Our findings have implications for medical education. We could show that strategies that can be assigned to different levels of motivation in SDT are related to more serious test-taking behavior in a low stakes assessment. Kusurkar et al. (2012) already discussed that motivational theories can be used to design the curriculum more effectively because of more motivated students. In their article they listed motivational theories and provided examples to use these theories for medical education. For example, they suggested recognizing student needs and aligning the curriculum accordingly (Drive theory of Hull; Weiner 1992). In our study we could show that not all strategies belonging to a motivational theory are related to serious test-taking behavior in all conditions. Furthermore, we found evidence that students are on different levels of motivation and therefore motivational strategies can have differentiated effects on different students. Curriculum planners do not only have to provide motivational strategies in medical education including low stakes assessments but also have to take strategies into account that address the different motivational levels from external regulation to intrinsic motivational level. Therefore, we suggest including the motivational stage of students according to self-determination theory in further studies on this subject. There are other motivational theories such as expectancy-value theory (Wigfield and Eccles 2000) that can contribute to finding effective strategies related to test-taking effort in low stakes formative assessment.

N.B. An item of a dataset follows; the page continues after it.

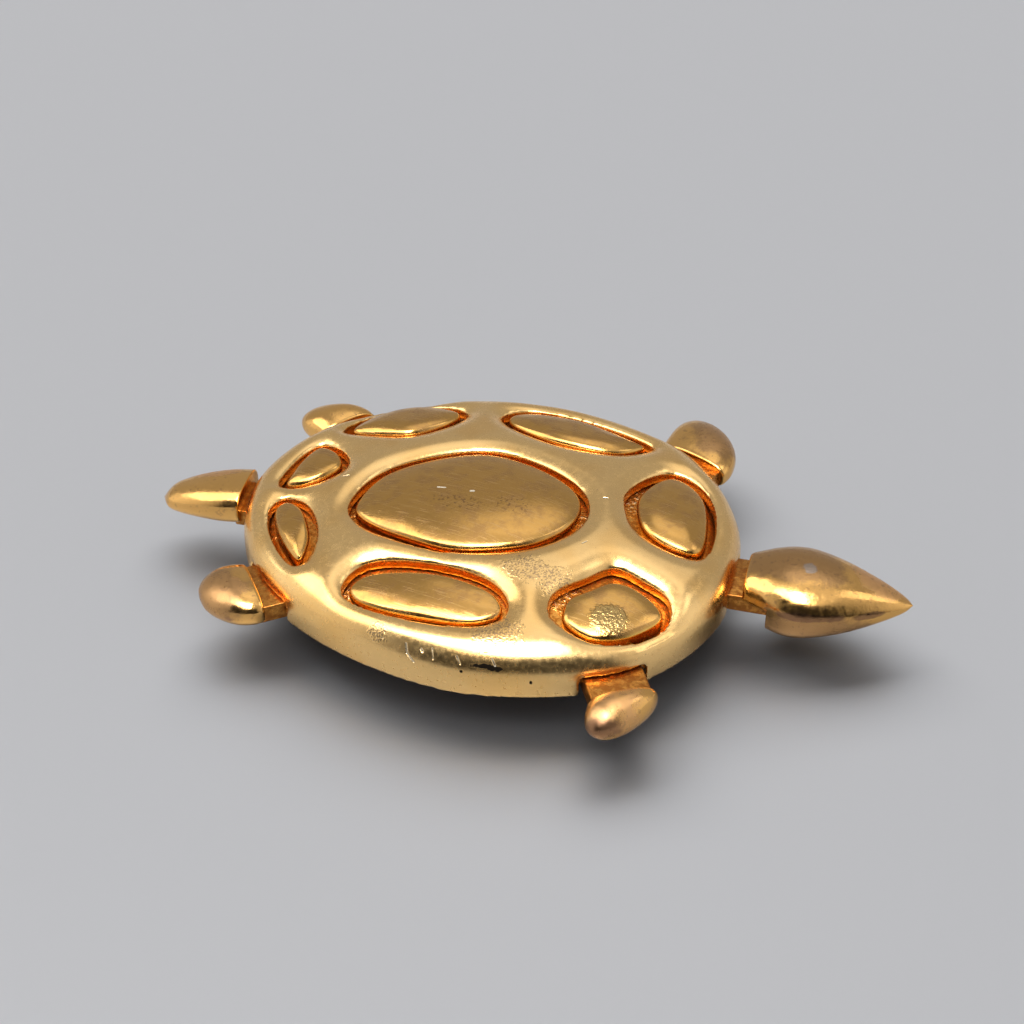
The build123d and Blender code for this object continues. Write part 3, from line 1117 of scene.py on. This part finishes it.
polishedLook = {
    "colour": (0.70, 0.385, 0.105),
    "worn": (0.57, 0.31, 0.10),
    "patch": (0.42, 0.29, 0.11),
    "stain": (0.25, 0.13, 0.06),
    "streak": (0.88, 0.60, 0.28),
    # the scutes' sides: a brighter gold, a painted highlight along their rims
    "side": (1.0, 0.62, 0.16),
    "scratch": (1.0, 0.9, 0.72),
    "show": {"patch": 0.8, "stain": 0.6, "streak": 0.16},
    "clouds": (0.9, 4.0, 0.6),
    "grain": (4.0, 2.0, 0.5),
    "wornFrom": (0.42, 0.66),
    "streaksAlong": {"Turn": 0.15, "Cover": 0.42},
    "streaksAcross": {"Turn": -0.7, "Cover": 0.36},
    "acrossShow": 0.7,
    "patchEdges": 0.7,  # how ragged the pitted patch and the stains are
    "stainEdges": 2.0,
    "stainSpecks": {"Scale": 4.0, "Cover": 0.43},
    "sideHighlightFrom": 0.76,  # how far below the dome the painted highlight on the scutes' sides begins
    "roughFrom": (0.35, 0.65),
    "roughness": (0.14, 0.25),
    "streakRough": 0.08,
    "scratchRough": 0.3,
    "patchDepth": 2.1,
    "grainDepth": 0.08,
    "bump": (0.5, 0.1),
}

# Scratches and spots on the scutes: from, to, width, and centre, half sizes
scuteScratches = [
    ((-6.35, -0.6, 8.7), (-5.8, -0.55, 8.7), 0.07),
    ((-3.9, -0.55, 8.8), (-3.7, -0.5, 8.8), 0.1),
    ((-0.4, 1.05, 8.6), (-0.05, 1.0, 8.6), 0.09),
    ((-2.1, 1.3, 8.7), (-1.95, 1.35, 8.7), 0.06),
    ((-2.5, -2.45, 8.65), (-1.9, -2.4, 8.65), 0.06),
    ((-10.0, -1.3, 8.2), (-6.6, -0.7, 8.65), 0.03),
    ((0.6, 0.2, 8.5), (2.2, 0.9, 8.3), 0.03),
    ((9.1, -7.9, 6.9), (9.6, -7.6, 6.9), 0.04),
]
scutePatches = [((8.2, -9.2, 6.75), (1.45, 1.3, 1.2))]
scuteStains = [((-4.6, -1.9, 8.6), (3.2, 1.3, 2.0)), ((-0.6, -1.2, 8.6), (2.4, 1.4, 2.0))]


def makePolished():
    material, tree, shader = newMaterial("polishedGold")
    look = polishedLook
    place = millimetres(tree)
    clouds, grain = (noiseNode(tree, place, *look[name]) for name in ("clouds", "grain"))
    along = effect(tree, "streak", place, **look["streaksAlong"])
    across = effect(tree, "streak", place, **look["streaksAcross"])
    streaks = strongest(tree, [along, times(tree, across, look["acrossShow"])])
    patch = spots(tree, place, scutePatches, wander(tree, grain, look["patchEdges"]))
    stains = spots(tree, place, scuteStains, wander(tree, grain, look["stainEdges"]))
    stains = times(tree, effect(tree, "speck", place, **look["stainSpecks"]), stains)
    lines = scratches(tree, place, scuteScratches)
    # painted highlight: the scutes' sides below the crown get the brighter gold
    sides = belowDome(tree, place, look["sideHighlightFrom"])
    colour = mixColour(tree, softStep(tree, clouds, *look["wornFrom"]), look["colour"], look["worn"])
    colour = layered(tree, colour, look, {"patch": patch, "stain": stains, "streak": streaks,
                                          "side": sides, "scratch": lines})
    rough = softStep(tree, clouds, *look["roughFrom"], *look["roughness"])
    rough = plus(tree, rough, times(tree, streaks, look["streakRough"]),
                 times(tree, lines, look["scratchRough"]))
    height = times(tree, grain, plus(tree, times(tree, patch, look["patchDepth"]), look["grainDepth"]))
    finishMetal(tree, shader, colour, rough, bumpFrom(tree, height, *look["bump"]))
    return material


limbLook = {
    "colour": (0.86, 0.48, 0.145),
    "copper": (0.77, 0.42, 0.17),
    # worn colour, also painted shade on the head's underside
    "worn": (0.53, 0.295, 0.12),
    "speck": (0.26, 0.13, 0.08),
    # dark colour of the stain marks, mostly painted dark reflections on the limbs' near sides
    "stain": (0.26, 0.13, 0.08),
    "blue": (0.45, 0.55, 0.62),
    "show": {"worn": 0.9, "speck": 0.3, "stain": 0.7, "blue": 0.35},
    "clouds": (0.7, 4.0, 0.62),
    "fine": (2.4, 3.0, 0.6),
    "copperFrom": (0.2, 0.6),
    "leastCopper": 0.5,
    "edges": 1.2,  # how uneven the patches are
    "blueEdges": 0.8,
    "specks": {"Scale": 2.8, "Cover": 0.36},
    "roughFrom": (0.3, 0.7),
    "roughness": (0.12, 0.25),
    "copperRough": 0.18,
    "cloudDepth": 0.6,
    "fineDepth": 0.06,
    "bump": (0.5, 0.1),
}

# Reddish wear and stains on the limbs, with painted shade and painted dark reflections on their near sides
# and undersides: centre, half sizes
copperPatches = [
    ((20.5, -3.2, 3.4), (5.5, 1.6, 1.0)),
    ((25.5, 1.2, 5.0), (2.8, 2.0, 1.6)),
    ((9.3, -15.6, 4.6), (2.8, 2.6, 2.2)),
    ((-19.6, -11.2, 5.0), (2.6, 1.8, 1.8)),
    ((-24.5, 1.2, 5.4), (3.0, 0.9, 1.0)),
    ((12.0, 15.5, 5.0), (2.2, 2.2, 1.6)),
]
wornAndShadedPatches = [
    ((19.4, 0.6, 6.3), (5.2, 2.6, 1.2)),
    # painted shade: darkens the head's underside
    ((21.5, -3.2, 2.9), (7.0, 3.2, 2.2)),
    ((8.9, -16.6, 4.6), (1.3, 1.4, 1.3)),
    ((-20.4, -11.8, 4.9), (3.6, 3.2, 2.6)),
    ((12.4, 15.6, 5.0), (3.4, 3.2, 2.6)),
]
blueSpots = [((20.7, -0.2, 6.45), (0.55, 0.6, 0.5))]
darkReflectionsAndStain = [
    # painted dark reflection on the near front leg's lower side
    ((9.5, -17.2, 4.0), (1.5, 1.2, 0.9)),
    # painted dark reflection: a dark band along the head's near side
    ((25.2, -2.0, 4.4), (2.2, 0.9, 0.3)),
    ((21.6, -3.4, 4.6), (3.6, 1.0, 0.32)),
    ((-18.2, -12.0, 3.8), (0.6, 0.8, 0.45)),
]


def makeLimbMetal():
    material, tree, shader = newMaterial("wornGoldAndPaintedShade")
    look = limbLook
    place = millimetres(tree)
    clouds, fine = (noiseNode(tree, place, *look[name]) for name in ("clouds", "fine"))
    edges = wander(tree, clouds, look["edges"])
    copper = times(tree, spots(tree, place, copperPatches, edges),
                   softStep(tree, clouds, *look["copperFrom"], look["leastCopper"]))
    # worn patches, and painted shade on the head's underside
    worn = spots(tree, place, wornAndShadedPatches, edges)
    # dark marks, mostly painted dark reflections on the limbs' near sides
    stains = spots(tree, place, darkReflectionsAndStain, edges)
    blue = spots(tree, place, blueSpots, wander(tree, fine, look["blueEdges"]))
    specks = effect(tree, "speck", place, **look["specks"])
    colour = mixColour(tree, copper, look["colour"], look["copper"])
    colour = layered(tree, colour, look, {"worn": worn, "speck": specks, "stain": stains, "blue": blue})
    rough = softStep(tree, fine, *look["roughFrom"], *look["roughness"])
    rough = plus(tree, rough, times(tree, copper, look["copperRough"]))
    height = plus(tree, times(tree, clouds, look["cloudDepth"]), times(tree, fine, look["fineDepth"]))
    finishMetal(tree, shader, colour, rough, bumpFrom(tree, height, *look["bump"]))
    return material


castLook = {
    # dark, red tones: painted shade for the floor of the openings
    "colour": (0.80, 0.36, 0.07),
    "paintedShade": (0.42, 0.15, 0.022),
    # a paler colour on the facets: painted glint
    "sparkle": (1.0, 0.72, 0.40),
    "noise": (3.2, 3.0, 0.6),
    "colourFrom": (0.4, 0.6),
    "sparkleFrom": (0.54, 0.62),
    "edges": 1.0,
    "roughFrom": (0.62, 0.4),
    "roughness": (0.28, 0.5),
    "depth": 0.5,
    "sparkleDepth": 1.6,
    "bump": (0.7, 0.12),
}

# Where the rough floor between the scutes and the shell has bigger facets that get a paler painted glint:
# centre, half sizes
sparklePlaces = [
    ((4.3, 0.2, 7.0), (0.9, 1.3, 1.5)),
    ((7.3, 4.2, 6.6), (1.1, 2.2, 1.5)),
    ((-17.9, -4.6, 5.9), (0.9, 2.2, 1.8)),
    ((5.0, -7.6, 6.4), (1.6, 1.4, 1.5)),
    ((-12.2, -2.6, 6.6), (0.8, 1.0, 1.5)),
    ((13.0, -1.0, 6.0), (1.0, 1.0, 1.5)),
    ((-10.1, -10.4, 5.6), (0.7, 1.0, 1.5)),
]


def makeCastMetal():
    # The casting's floor: rough, with dark colours that are painted shade in the recess under the shell,
    # and facets that sparkle in places with a paler painted glint
    material, tree, shader = newMaterial("castGold")
    look = castLook
    place = millimetres(tree)
    noise = noiseNode(tree, place, *look["noise"])
    lit = spots(tree, place, sparklePlaces, wander(tree, noise, look["edges"]))
    facets = times(tree, softStep(tree, noise, *look["sparkleFrom"]), lit)
    colour = mixColour(tree, softStep(tree, noise, *look["colourFrom"]), look["paintedShade"], look["colour"])
    colour = mixColour(tree, facets, colour, look["sparkle"])
    rough = softStep(tree, noise, *look["roughFrom"], *look["roughness"])
    height = times(tree, noise, plus(tree, times(tree, lit, look["sparkleDepth"]), look["depth"]))
    finishMetal(tree, shader, colour, rough, bumpFrom(tree, height, *look["bump"]))
    return material


tabLook = {
    # dark, red tones: painted shade under the shell's notches
    "colour": (0.62, 0.27, 0.055),
    "paintedShade": (0.36, 0.13, 0.025),
    "noise": (1.6, 3.0, 0.6),
    "darkFrom": (0.4, 0.6),
    "roughFrom": (0.35, 0.65),
    "roughness": (0.26, 0.42),
    "bump": (0.5, 0.12),
}


def makeTabMetal():
    # The tabs are smoother; their dark, red tones, mottled by a noise, are painted shade under the shell's
    # notches
    material, tree, shader = newMaterial("tabGold")
    look = tabLook
    noise = noiseNode(tree, millimetres(tree), *look["noise"])
    colour = mixColour(tree, softStep(tree, noise, *look["darkFrom"]), look["colour"], look["paintedShade"])
    rough = softStep(tree, noise, *look["roughFrom"], *look["roughness"])
    finishMetal(tree, shader, colour, rough, bumpFrom(tree, noise, *look["bump"]))
    return material


pinLook = {
    "colour": (0.72, 0.52, 0.27),
    "dull": (0.58, 0.40, 0.22),
    "noise": (0.8, 4.0, 0.6),
    "dullFrom": (0.4, 0.7),
    "drawn": (0.3, 9.0, 9.0),  # the drawn wire's lines, long along X and fine across
    "lines": (1.0, 2.0, 0.5),
    "roughFrom": (0.3, 0.7),
    "roughness": (0.22, 0.36),
    "bump": (0.3, 0.03),
}


def makePinMetal():
    material, tree, shader = newMaterial("pinMetal")
    look = pinLook
    place = millimetres(tree)
    noise = noiseNode(tree, place, *look["noise"])
    lines = noiseNode(tree, vectorNode(tree, "MULTIPLY", place, look["drawn"]), *look["lines"])
    colour = mixColour(tree, softStep(tree, noise, *look["dullFrom"]), look["colour"], look["dull"])
    rough = softStep(tree, lines, *look["roughFrom"], *look["roughness"])
    finishMetal(tree, shader, colour, rough, bumpFrom(tree, lines, *look["bump"]))
    return material


smoothAngle = 40  # degrees; sharper edges stay sharp


def dress(pieces, material, node):
    for piece in pieces:
        piece.data.materials.clear()
        piece.data.materials.append(material)
        select(piece)
        bpy.ops.object.shade_smooth_by_angle(angle=math.radians(smoothAngle))
        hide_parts(node)
        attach(piece, "root")


dress([shell], makeSatin(), "shell")
dress(scutes, makePolished(), "casting")
dress(bulbs, makeLimbMetal(), "casting")
dress([plate], makeCastMetal(), "casting")
dress(tabs, makeTabMetal(), "casting")
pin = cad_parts["pin_back"]
pin.data.materials.clear()
pin.data.materials.append(makePinMetal())
print("materials set")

Measures that are related to those motivational theories might also be worth studying.

As a conclusion, we recommend curriculum planners do the following to increase serious test-taking behavior in low stakes assessments:

  • Let low performers discuss their results with a mentor to show that faculty cares.

  • Have consequences for not participating to show that the low stakes test is an important part of the curriculum.

  • Avoid giving students the choice of place and time for taking the BPT.

  • If students must be given the choice of place and time for taking the BPT, then integrate the BPT into the assessment system rather than into the evaluation system.